Programming languages like Python, Java, Haskell or Prolog are so called high-level languages. We usually think that this means they're far from the hardware. But let's take a moment to appreciate the subtleties of this fact. If one programs in such a language, they are thinking in a model, an abstract conceptual space, far from what happens in the hardware.

For example, if you're programming in an Object-Oriented way (e.g. in Java), you're thinking about objects that interact with one another like in the real world. Obviously, hardware doesn't work that way. People just used it to build their model on top of it. It's like when you're using Google Maps. You are thinking in a computer visualized space and you actually interact with it, you move up and down etc. But you have no idea how Google Maps achieved to e.g. show the mountain or tilt the camera.

The important thing is that you don't have to. If you had to, Google Maps would probably have failed miserably. Like imagine that if you did something a little bit odd, Google Maps freaked out and then the creators said "yeah, well, you have to learn how we produce these graphics to use our product".

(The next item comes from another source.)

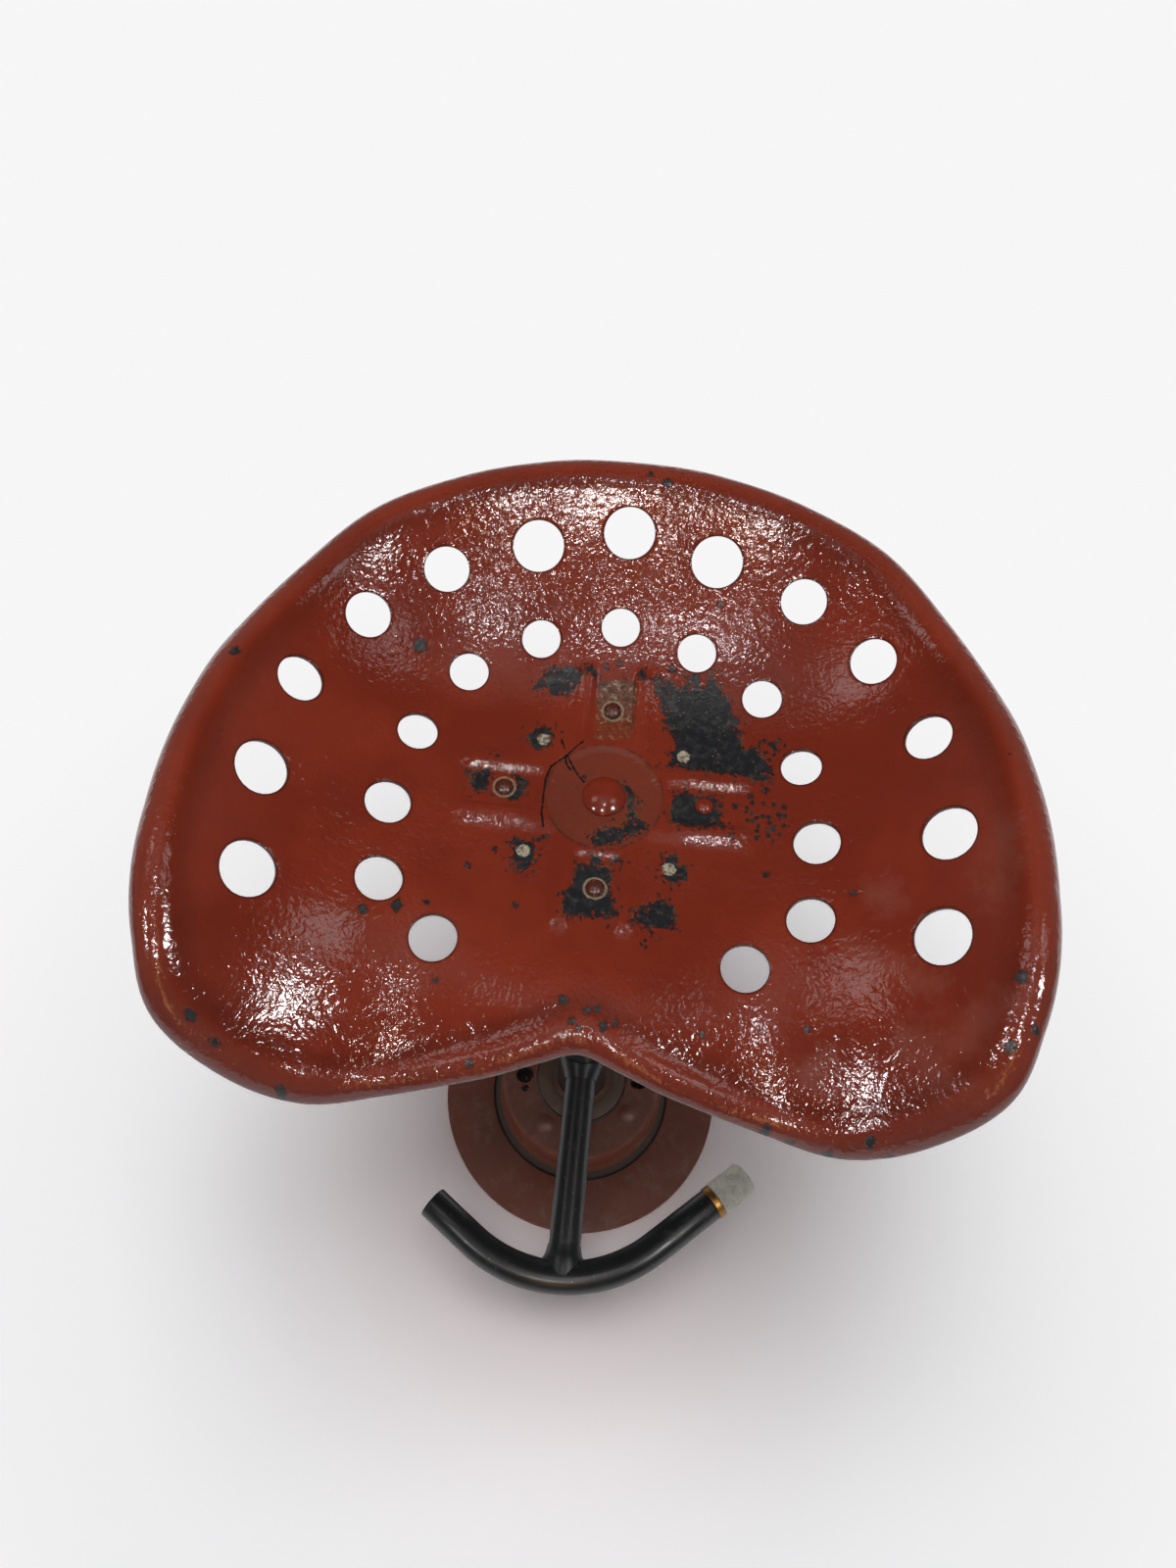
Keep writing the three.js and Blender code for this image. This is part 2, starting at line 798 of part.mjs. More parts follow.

The same is true for these high-level languages. The reason that their models were created in the first place is so that you can think in those models and avoid thinking about the way the hardware actually works. Because those models are thought to be easier for humans to deal with, less error-prone etc.

For instance, in Haskell, there are lists. You can do all the usual operations like merging etc. with them. Imagine if in Haskell, when merging two lists, sometimes you got a segmentation fault. It completely breaks the fact that we think in the space of conceptual entities we call lists and now we have to think how lists are actually implemented, in the hope that it would help us prevent such segmentation faults. Fortunately, high-level languages try very hard not to impose that on users.

But C is Like: Dude, I Don't Give a Single Shit

It honestly kind of is and this is not criticism. C was not made to provide "conceptual spaces" in which you can approach your problem and forget about the hardware. C was made to provide an easier way (basically, syntactic sugar) to write assembly.

Let me re-iterate that because it's key! If you're programming in C, you are supposed to have a pretty good idea of what happens in hardware, i.e. how you would roughly write it in assembly, and then use it just to make your life a little easier. You're also expected to know how a compiler works and what it will roughly do with your code. You're supposed to help the compiler, not treat it like a magic wand and pretend that you'll add -O3 and everything is going to be perfect.

In short, C never pretended that software is the platform.

It is quite obvious that if the creators of the language tell you "there's no such a thing as an array, no bounds checking, no nothing, there are only pointers" and you still pretend it's an array, you're going to have problems. Yet C tutorials do exactly that and other similar things, for example, with printf() / scanf(), usual arithmetic conversions and integer promotions, undefined behavior etc.

They treat them as if they don't exist or as if one doesn't have to think about them in every single program of even moderate complexity. And so, programmers think in these abstract spaces, ignoring the low-level details, something which inevitably leads to bugs. And if a bug causes your program to crash, it is one of the good scenarios in common uses (unless you're programming an airplane or something). The bad scenarios are security holes.

The ridiculous thing is that one has to learn exactly these details to understand and solve those bugs.

The Clowns are Still in the Car

And not knowing important implementation details of the language is only part of the problem. Because a C tutorial's purpose should not just be to teach you how to write "bug-free" code. If that was the case, why program in C in the first place ? Choose a language with a more easily comprehensible and well implemented conceptual model (instead of the actual model of the hardware) and program there.

People that still program in C do so because they can take full advantage of the hardware (usually for the sake of performance). So, even if you learn enough about C's implementation to not have bugs but still don't know how the hardware works and how to use it to its fullest, you won't be an effective C programmer.

So, please, let's not see more tutorials pretending that doing a bazillion allocations and frees is ok, that caches and branch prediction do not exist, that compilers are truly intelligent and not just tools etc. Because we are creating future programmers that will never be effective and instead program C like it's Java. Get the clowns out of the car!

To go that a step further, how much of a skilled C programmer is someone is directly related to how much they understand the hardware. To that end, devoting a lot of time to learn C is not even that important. It's a very small language.

Good Learning Resources

  • Pretty much, any low-level resource will help you write better C.
  • The C Programming language (aka K&R): This is a book written partly by the creator of C. While it is dated, it promotes some unsafe or bad practices etc., it's a very pragmatic book.
  • Expert C Programming: A book covering edge cases of C and other interesting things.
  • Hacking: The Art Of Exploitation: This book gave me amazing insight on the inner workings of the hardware back in the day. You can skip hacking info if you're not interested.
  • Handmade Hero: A whole professional quality game coded from scratch by one of the best programmers I have seen. It is very hard to watch all of it but I would say that 10-20 videos are enough to understand some very important general guidelines for programming.
  • Mike Acton's CppCon talk: Anything that has to do with Mike Acton is interesting. Always a step towards pragmatic data-oriented programming and away from unrealistic models for low-level software.